### Your instructions
Repeat the listing in full, word for word.
+===+
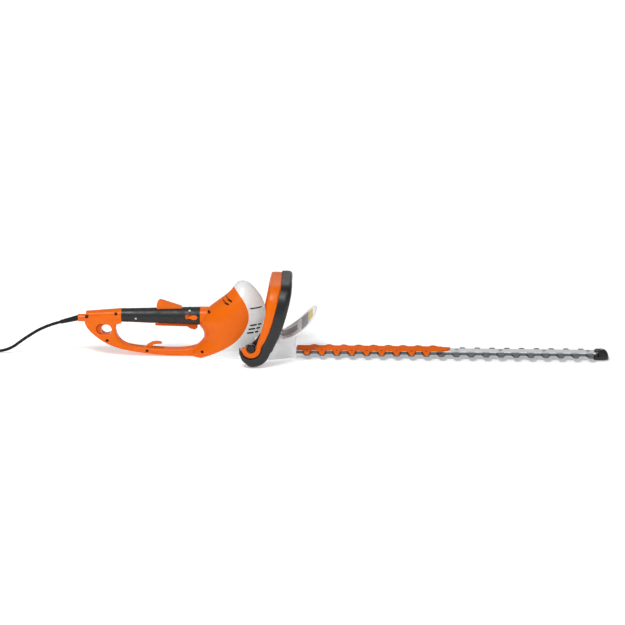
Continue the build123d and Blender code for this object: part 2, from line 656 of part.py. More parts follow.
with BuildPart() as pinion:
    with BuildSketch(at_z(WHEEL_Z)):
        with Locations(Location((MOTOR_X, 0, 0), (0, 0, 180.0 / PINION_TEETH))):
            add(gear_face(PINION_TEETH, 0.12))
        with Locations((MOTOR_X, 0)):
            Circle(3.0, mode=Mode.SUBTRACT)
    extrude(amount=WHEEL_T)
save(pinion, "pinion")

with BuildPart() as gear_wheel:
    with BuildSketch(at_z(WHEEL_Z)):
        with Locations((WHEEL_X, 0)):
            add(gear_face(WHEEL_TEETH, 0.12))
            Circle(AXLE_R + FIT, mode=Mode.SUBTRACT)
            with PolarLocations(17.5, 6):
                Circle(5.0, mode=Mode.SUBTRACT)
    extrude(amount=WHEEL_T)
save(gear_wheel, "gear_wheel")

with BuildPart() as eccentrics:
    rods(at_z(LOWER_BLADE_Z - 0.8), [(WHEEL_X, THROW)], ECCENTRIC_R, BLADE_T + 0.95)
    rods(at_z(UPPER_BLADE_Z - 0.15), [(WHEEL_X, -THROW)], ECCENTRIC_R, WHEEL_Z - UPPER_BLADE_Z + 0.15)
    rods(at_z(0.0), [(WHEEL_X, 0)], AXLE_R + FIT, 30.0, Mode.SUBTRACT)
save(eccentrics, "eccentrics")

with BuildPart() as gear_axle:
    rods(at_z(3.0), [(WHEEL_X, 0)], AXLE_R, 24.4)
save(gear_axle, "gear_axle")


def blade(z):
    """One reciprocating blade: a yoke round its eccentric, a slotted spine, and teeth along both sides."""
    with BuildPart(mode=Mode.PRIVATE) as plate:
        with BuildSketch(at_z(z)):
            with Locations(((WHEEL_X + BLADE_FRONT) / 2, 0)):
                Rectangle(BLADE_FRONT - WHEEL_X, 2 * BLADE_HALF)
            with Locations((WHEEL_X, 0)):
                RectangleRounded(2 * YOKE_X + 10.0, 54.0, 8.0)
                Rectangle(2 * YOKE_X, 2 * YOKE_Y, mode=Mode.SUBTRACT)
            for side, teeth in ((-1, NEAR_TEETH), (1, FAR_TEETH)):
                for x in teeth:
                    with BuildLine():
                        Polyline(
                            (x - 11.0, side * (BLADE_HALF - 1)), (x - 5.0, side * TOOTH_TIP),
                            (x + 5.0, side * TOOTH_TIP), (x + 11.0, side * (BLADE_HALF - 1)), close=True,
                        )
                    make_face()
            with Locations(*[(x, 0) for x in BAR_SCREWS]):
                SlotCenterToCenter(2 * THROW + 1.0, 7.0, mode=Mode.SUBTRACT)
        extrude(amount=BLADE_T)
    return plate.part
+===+
### Problem solution
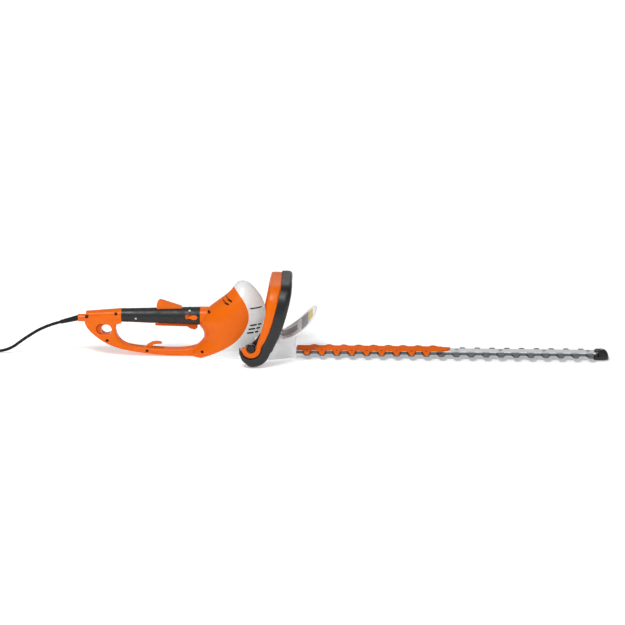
Continue the build123d and Blender code for this object: part 2, from line 656 of part.py. More parts follow.
with BuildPart() as pinion:
    with BuildSketch(at_z(WHEEL_Z)):
        with Locations(Location((MOTOR_X, 0, 0), (0, 0, 180.0 / PINION_TEETH))):
            add(gear_face(PINION_TEETH, 0.12))
        with Locations((MOTOR_X, 0)):
            Circle(3.0, mode=Mode.SUBTRACT)
    extrude(amount=WHEEL_T)
save(pinion, "pinion")

with BuildPart() as gear_wheel:
    with BuildSketch(at_z(WHEEL_Z)):
        with Locations((WHEEL_X, 0)):
            add(gear_face(WHEEL_TEETH, 0.12))
            Circle(AXLE_R + FIT, mode=Mode.SUBTRACT)
            with PolarLocations(17.5, 6):
                Circle(5.0, mode=Mode.SUBTRACT)
    extrude(amount=WHEEL_T)
save(gear_wheel, "gear_wheel")

with BuildPart() as eccentrics:
    rods(at_z(LOWER_BLADE_Z - 0.8), [(WHEEL_X, THROW)], ECCENTRIC_R, BLADE_T + 0.95)
    rods(at_z(UPPER_BLADE_Z - 0.15), [(WHEEL_X, -THROW)], ECCENTRIC_R, WHEEL_Z - UPPER_BLADE_Z + 0.15)
    rods(at_z(0.0), [(WHEEL_X, 0)], AXLE_R + FIT, 30.0, Mode.SUBTRACT)
save(eccentrics, "eccentrics")

with BuildPart() as gear_axle:
    rods(at_z(3.0), [(WHEEL_X, 0)], AXLE_R, 24.4)
save(gear_axle, "gear_axle")


def blade(z):
    """One reciprocating blade: a yoke round its eccentric, a slotted spine, and teeth along both sides."""
    with BuildPart(mode=Mode.PRIVATE) as plate:
        with BuildSketch(at_z(z)):
            with Locations(((WHEEL_X + BLADE_FRONT) / 2, 0)):
                Rectangle(BLADE_FRONT - WHEEL_X, 2 * BLADE_HALF)
            with Locations((WHEEL_X, 0)):
                RectangleRounded(2 * YOKE_X + 10.0, 54.0, 8.0)
                Rectangle(2 * YOKE_X, 2 * YOKE_Y, mode=Mode.SUBTRACT)
            for side, teeth in ((-1, NEAR_TEETH), (1, FAR_TEETH)):
                for x in teeth:
                    with BuildLine():
                        Polyline(
                            (x - 11.0, side * (BLADE_HALF - 1)), (x - 5.0, side * TOOTH_TIP),
                            (x + 5.0, side * TOOTH_TIP), (x + 11.0, side * (BLADE_HALF - 1)), close=True,
                        )
                    make_face()
            with Locations(*[(x, 0) for x in BAR_SCREWS]):
                SlotCenterToCenter(2 * THROW + 1.0, 7.0, mode=Mode.SUBTRACT)
        extrude(amount=BLADE_T)
    return plate.part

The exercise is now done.